Wednesday, April 24, 2013

Ways and Means Committee Schedules Hearings On SSA for 26 April

Chairman Johnson Announces Hearing on the Challenges Facing the Next Commissioner of Social Security

April 19, 2013

Ways & Means Press 202-226-4774

Chairman Johnson Announces Hearing on the Challenges Facing
the Next Commissioner of Social Security
U.S. Congressman Sam Johnson (R-TX), Chairman of the House Committee on Ways and Means Subcommittee on Social Security, today announced a hearing on the challenges facing the next Commissioner of Social Security. The hearing will take place on Friday, April 26, 2013, in B-318 Rayburn House Office Building, beginning at 9:30 a.m.
In announcing the hearing, Social Security Subcommittee Chairman Sam Johnson (R-TX) said, “Today, nearly 10,000 Americans sign up for retirement benefits every day.  The recession coupled with a slow economic recovery has resulted in a wave of new disability claims, increased backlogs and growing wait times for a frustrated public.  Moreover, the Disability Insurance program remains on the Government Accountability Office’s “High Risk” list.
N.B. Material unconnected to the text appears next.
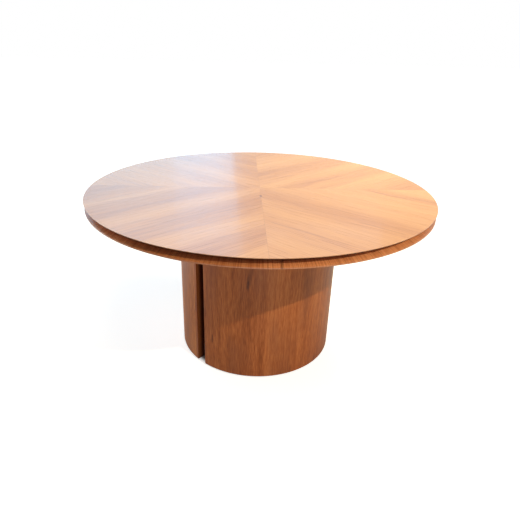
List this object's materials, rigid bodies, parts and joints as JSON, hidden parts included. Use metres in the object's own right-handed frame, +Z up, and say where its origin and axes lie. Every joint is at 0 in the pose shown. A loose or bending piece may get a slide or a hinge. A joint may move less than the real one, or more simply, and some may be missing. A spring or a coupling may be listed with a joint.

With ever increasing demands on Social Security, the time is now for bold and decisive leadership by the next Commissioner of Social Security.  This hearing will lay the groundwork for the challenges facing the new Commissioner and strategies for how best to address them, in order to adequately meet the needs of the American people.”
The Social Security Administration (SSA) is responsible for delivering services that impact the lives of nearly every American.  In fiscal year 2012, the SSA paid over 65 million people a total of more than $800 billion in retirement, survivors, disability, and Supplemental Security Income (SSI) benefits.  During the same year, the SSA processed over 5 million retirement and survivor applications and 3.2 million disability applications, posted 245 million earnings items to workers’ records, assisted nearly 45 million visitors at their local offices, and completed more than 56 million transactions on their National 800 number.  In addition to serving the public, the SSA completed 443,000 medical continuing disability reviews and 2.6 million SSI redeterminations as part of its program integrity work.
As the nation ages, the SSA will continue to face unprecedented service delivery demands even as it moves to automate many of its core functions. With Congress and the President agreeing on nearly static annual SSA budgets for the last three years, along with tight budgetary caps for future federal agency spending, the SSA has reached a crossroad in terms of how it will continue to deliver services to the public in a constrained fiscal environment.
In response, the SSA is already operating under a self-imposed hiring freeze for the last 2.5 years and has reduced the hours its offices are open to the public.  At the same time, the agency has significantly increased online services, where today 45 percent of retirement applications and 33 percent of disability applications are being filed on line.
In March 2011, the Social Security Advisory Board (SSAB) issued a report, “A Vision of the Future for the Social Security Administration” criticizing the lack of strategic planning by SSA. To meet its mission, the SSAB urged the agency to prepare itself to manage its current and future mission-related objectives, including critical post-entitlement and program integrity activities, and efficiently use existing financial and other resources to balance its service delivery policies with its stewardship responsibilities.
The SSA will be led by a new Commissioner once the President chooses his nominee and the Senate completes its confirmation process.  Former Commissioner Michael J. Astrue’s six-year term expired in January 2013.  Carolyn Colvin, who served as the Deputy Commissioner, is currently serving as Acting Commissioner until a new Commissioner is confirmed.